AFAIK, there is no public way to regain memory after it has been filled with images, like AE. There is no flushing of the cache publicly available.
That would appear to be a SERIOUS shortcoming, as RAM could become unavailable rather quickly.
Am I the only person disheartened by this realization?
I'm assuming that a FIFO approach is taken here, so the downside is pretty limited, especially since memory management is pretty good with CS5. It is astonishing that the page file is hardly used at all and memory management so effective. Quite an accomplishment on Adobe's side. Nevertheless, it also shows why 12 GB of memory performs much better than 6 GB and why 24 GB is even better. I predict that in one years time, a lot of users will have moved to 24 GB machines.

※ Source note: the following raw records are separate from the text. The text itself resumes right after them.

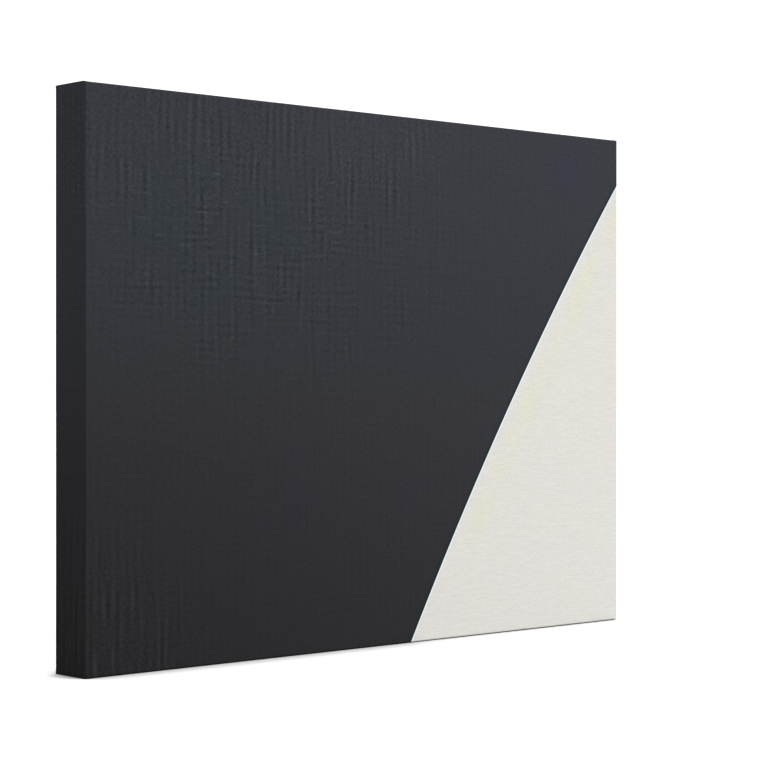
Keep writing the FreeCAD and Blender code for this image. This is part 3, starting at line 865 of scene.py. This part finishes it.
FLOOR_RADIUS = 14
FLOOR_LIT = 0.42           # how much light the floor throws back
FLOOR_SEEN = 1.45          # how bright the camera sees it
CONTACT_SHADE = 34 * MM    # reach of the soft shade on it beside the canvas


def make_floor():
    """A white studio floor, bright enough that only the shade close to the canvas shows on it; that
    shade is painted into the colour the camera sees, by an ambient occlusion factor.
    """
    bpy.ops.mesh.primitive_circle_add(vertices=96, radius=FLOOR_RADIUS, fill_type="NGON",
                                    location=(0, 0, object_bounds()[0].z - 0.01 * MM))
    floor = bpy.context.object
    floor.name = "studio_floor"
    material = bpy.data.materials.new("studio_floor")
    material.use_nodes = True
    nodes, links = material.node_tree.nodes, material.node_tree.links
    nodes.remove(nodes["Principled BSDF"])
    paint = nodes.new("ShaderNodeBsdfDiffuse")
    ray = nodes.new("ShaderNodeLightPath")
    tone = nodes.new("ShaderNodeMapRange")
    # painted shade: an ambient occlusion factor darkens the floor's colour, as the camera sees it,
    # close to the canvas
    shade = nodes.new("ShaderNodeAmbientOcclusion")
    shade.samples = 8
    shade.inputs["Distance"].default_value = CONTACT_SHADE
    seen = nodes.new("ShaderNodeMath")
    seen.operation = "MULTIPLY"
    seen.inputs[1].default_value = FLOOR_SEEN
    links.new(shade.outputs["AO"], seen.inputs[0])
    tone.inputs["To Min"].default_value = FLOOR_LIT
    links.new(seen.outputs["Value"], tone.inputs["To Max"])
    links.new(ray.outputs["Is Camera Ray"], tone.inputs["Value"])
    links.new(tone.outputs["Result"], paint.inputs["Color"])
    links.new(paint.outputs["BSDF"], nodes["Material Output"].inputs["Surface"])
    floor.data.materials.append(material)


def make_world(seen, ambient):
    """An even white surround, brighter to the camera than the light it gives."""
    world = bpy.data.worlds.new("studio")
    bpy.context.scene.world = world
    world.use_nodes = True
    nodes, links = world.node_tree.nodes, world.node_tree.links
    background = nodes["Background"]
    ray = nodes.new("ShaderNodeLightPath")
    strength = nodes.new("ShaderNodeMapRange")
    strength.inputs["To Min"].default_value = ambient
    strength.inputs["To Max"].default_value = seen
    links.new(ray.outputs["Is Camera Ray"], strength.inputs["Value"])
    links.new(strength.outputs["Result"], background.inputs["Strength"])
    background.inputs["Color"].default_value = (1, 1, 1, 1)


def make_sun(name, strength, softness, azimuth, elevation):
    """A large soft light from a direction, given as the view's azimuth and elevation."""
    light = bpy.data.lights.new(name, "SUN")
    light.energy = strength
    light.angle = math.radians(softness)
    lamp = bpy.data.objects.new(name, light)
    lamp.rotation_euler = (math.radians(90 - elevation), 0, math.radians(azimuth))
    bpy.context.scene.collection.objects.link(lamp)


def make_camera(azimuth, distance, lens, aside, lower):
    """A level camera that looks at the middle of the picture, or a little beside it."""
    data = bpy.data.cameras.new("camera")
    data.lens = lens
    data.sensor_width = 36
    camera = bpy.data.objects.new("camera", data)
    turn = math.radians(azimuth)
    aim = Vector((0, CAD_BOX[0][1], MIDDLE - lower))
    aim += aside * Vector((math.cos(turn), math.sin(turn), 0))
    camera.location = aim + distance * Vector((math.sin(turn), -math.cos(turn), 0))
    camera.rotation_euler = (math.pi / 2, 0, turn)
    bpy.context.scene.collection.objects.link(camera)
    bpy.context.scene.camera = camera


make_floor()
make_world(seen=1.25, ambient=0.568)
make_sun("key_light", strength=2.33, softness=50, azimuth=28, elevation=38)
make_sun("back_light", strength=1.2, softness=70, azimuth=150, elevation=52)
make_camera(azimuth=-42.15, distance=1.8154, lens=101.37, aside=-0.75 * MM, lower=0.2 * MM)
bpy.context.scene.view_settings.view_transform = "Standard"
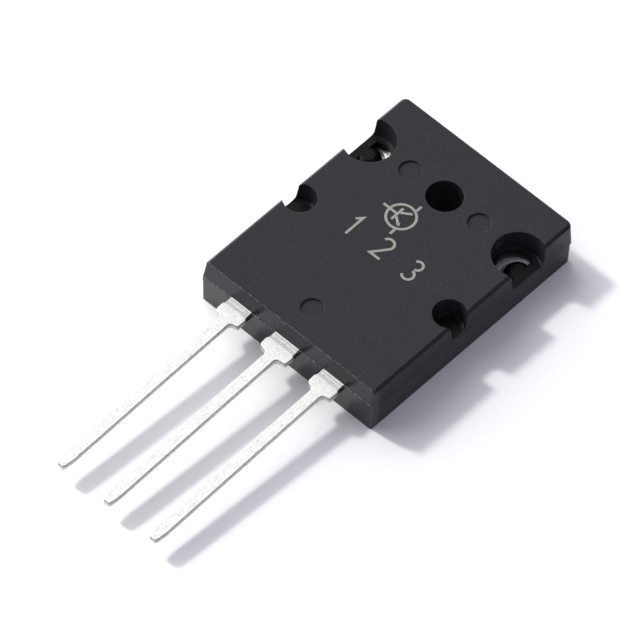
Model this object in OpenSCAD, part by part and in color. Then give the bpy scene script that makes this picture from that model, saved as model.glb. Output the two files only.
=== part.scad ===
// Three-lead power transistor in a flat moulded package with a copper back plate.
// Units are millimetres. The origin is on the mounting hole's axis at the back face.
// +Z leaves the marked face, +Y runs from the leads to the hole, and the leads point to -Y.

/* [Moulded body] */
// Width of the body across the three leads
body_w = 20.24; // [19.6:0.02:20.6]
// Length of the body along the leads
body_l = 25.8; // [25.4:0.1:26.6]
// Thickness of the body from back face to marked face
body_t = 5.2; // [4.8:0.1:5.4]
// Distance from the mounting hole's axis to the lead side
hole_to_leads = 20; // [19.8:0.1:20.2]
// Diameter of the mounting hole
hole_d = 3.4; // [3.2:0.1:3.6]
// Height of the mould's parting line on the long sides and the far end
side_parting_z = 2.6; // [2.4:0.1:2.7]
// How far each drafted wall leans in between the parting line and the marked face
draft_up = 0.14; // [0.1:0.01:0.3]
// How far each drafted wall leans in between the parting line and the back face
draft_down = 0.06; // [0.04:0.01:0.2]
// How far the lead side leans in between its parting line and the marked face
near_draft_up = 0.28; // [0.1:0.01:0.35]
// Mismatch of the two mould halves at the parting line
parting_step = 0.05; // [0.03:0.01:0.1]
// Chamfer along the long edges of the marked face
edge_chamfer = 0.26; // [0.1:0.02:0.3]
// Chamfer along the far edge of the marked face
far_chamfer = 0.12; // [0.05:0.01:0.2]
// Corner radius in plan beside the leads
near_corner_r = 0.16; // [0.1:0.02:0.5]
// Corner radius in plan at the far end
far_corner_r = 0.48; // [0.3:0.02:0.8]

/* [Side notches] */
// Distance of both pairs of notches from the centre line
notch_x = 8.88; // [8.8:0.02:9.1]
// Distance from the mounting hole back to the seat notches
seat_back = 0.1; // [0:0.02:0.2]
// Radius of a seat notch at its ledge
seat_r = 2.36; // [2.3:0.02:2.42]
// Radius of a seat notch at the marked face
seat_top_r = 2.47; // [2.44:0.01:2.6]
// Radius of the pocket that bares the back plate in a seat notch
pocket_r = 1.78; // [1.7:0.02:1.84]
// How far that pocket's axis lies inwards of the notch's axis
pocket_in = 0.36; // [0.2:0.02:0.5]
// Height of the ledge outside the back plate in a seat notch
seat_ledge_z = 3.05; // [2.9:0.05:3.2]
// Distance from the mounting hole back to the plain notches
plain_notch_back = 9; // [8.8:0.1:9.2]
// Radius of a plain notch at its floor
plain_notch_r = 1.48; // [1.4:0.02:1.52]
// Radius of a plain notch at the marked face
plain_notch_top_r = 1.57; // [1.54:0.01:1.7]
// Height of a plain notch's floor
plain_floor_z = 3.2; // [3:0.05:3.3]
// Fillet between a notch's wall and its floor
notch_fillet = 0.42; // [0.2:0.02:0.5]

/* [Ejector marks] */
// Radius of the three shallow ejector marks
mark_r = 1.05; // [0.9:0.05:1.2]
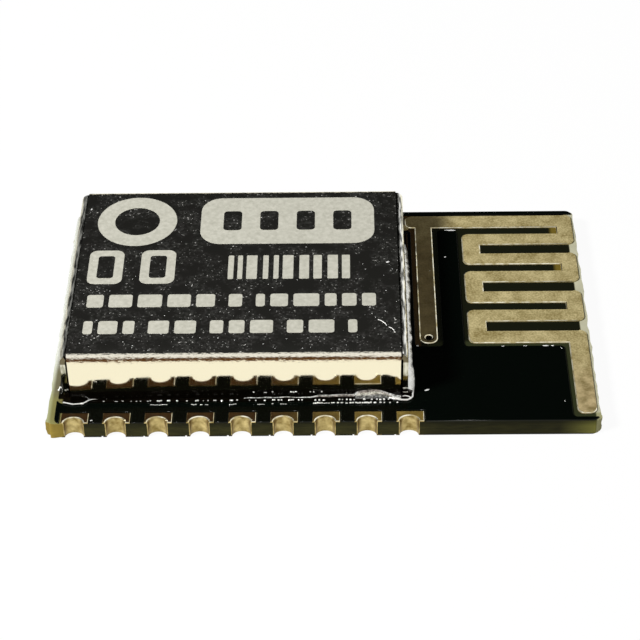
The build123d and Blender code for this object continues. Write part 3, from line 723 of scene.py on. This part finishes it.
# Tin solder, reflowed: bright metal that froze lumpy, so it glints in points and streaks.
solder, tree, shader, place = new_material("reflowed_tin_solder", {"Metallic": 0.72})
lumps = mottle(tree, place, 9000.0, 4.0)
speckle = mottle(tree, place, 20000.0, 2.0)
mixed_lumps = combine(tree, "MULTIPLY", combine(tree, "ADD", lumps, speckle), 0.5)
along_x = add_node(tree, "ShaderNodeSeparateXYZ", {0: place}).outputs["X"]
# Painted shade and light: the base is greyer along the front run and lighter along the right wall, and near
# white on the lumps' crests as painted glints.
side_shaded_solder = blend(tree, between(tree, along_x, 2.85 * MM, 3.0 * MM), "7C7C76", "DADAD6")
painted_glint_share = between(tree, mixed_lumps, 0.42, 0.58)
paint(tree, shader, painted_glint_share, side_shaded_solder, "FFFFFC")
tree.links.new(between(tree, lumps, 0.3, 0.7, 0.05, 0.12), shader.inputs["Roughness"])
roughen(tree, shader, mixed_lumps, 0.45, 0.018 * MM)

# Solder frozen in a clean drop: bright and smooth, with a near white, partly matt base that is a
# painted glint, so the drops show white.
drop_with_painted_glint, tree, shader, place = new_material("solder_drop_painted_glint", {"Metallic": 0.5, "Roughness": 0.08})
paint(tree, shader, mottle(tree, place, 4000.0), "F0F0EC", "FFFFFC")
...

12 gigs cost me an arm and a leg. I'll have to
pawn the others and forsake the 12 I've already got
to upgrade to 24.
I'm assuming by FIFO, you mean that earlier frames are replaced by later frames, correct?
I'm still curious as to why it seems spotty to get the video card to engage on crunching these frames.
The meter shows the graphics card is working, and then "poof!", it drops off, and things get chunky.
Why doesn't MPE keep the card working?
Of course, these frames are close to 2 MB a pop, and I suppose I shouldn't look a gift horse in the mouth.
But then, at the price I have paid so far, it hardly seems like a "gift".
FIFO = First In, First Out.
If the images/frames are too large to handle in CUDA, because of lacking memory, PR switches over to CPU as if CUDA acceleration had never existed in the first place. This seems to be happening in your case. A remedy can be to reduce frame sizes before rendering/exporting.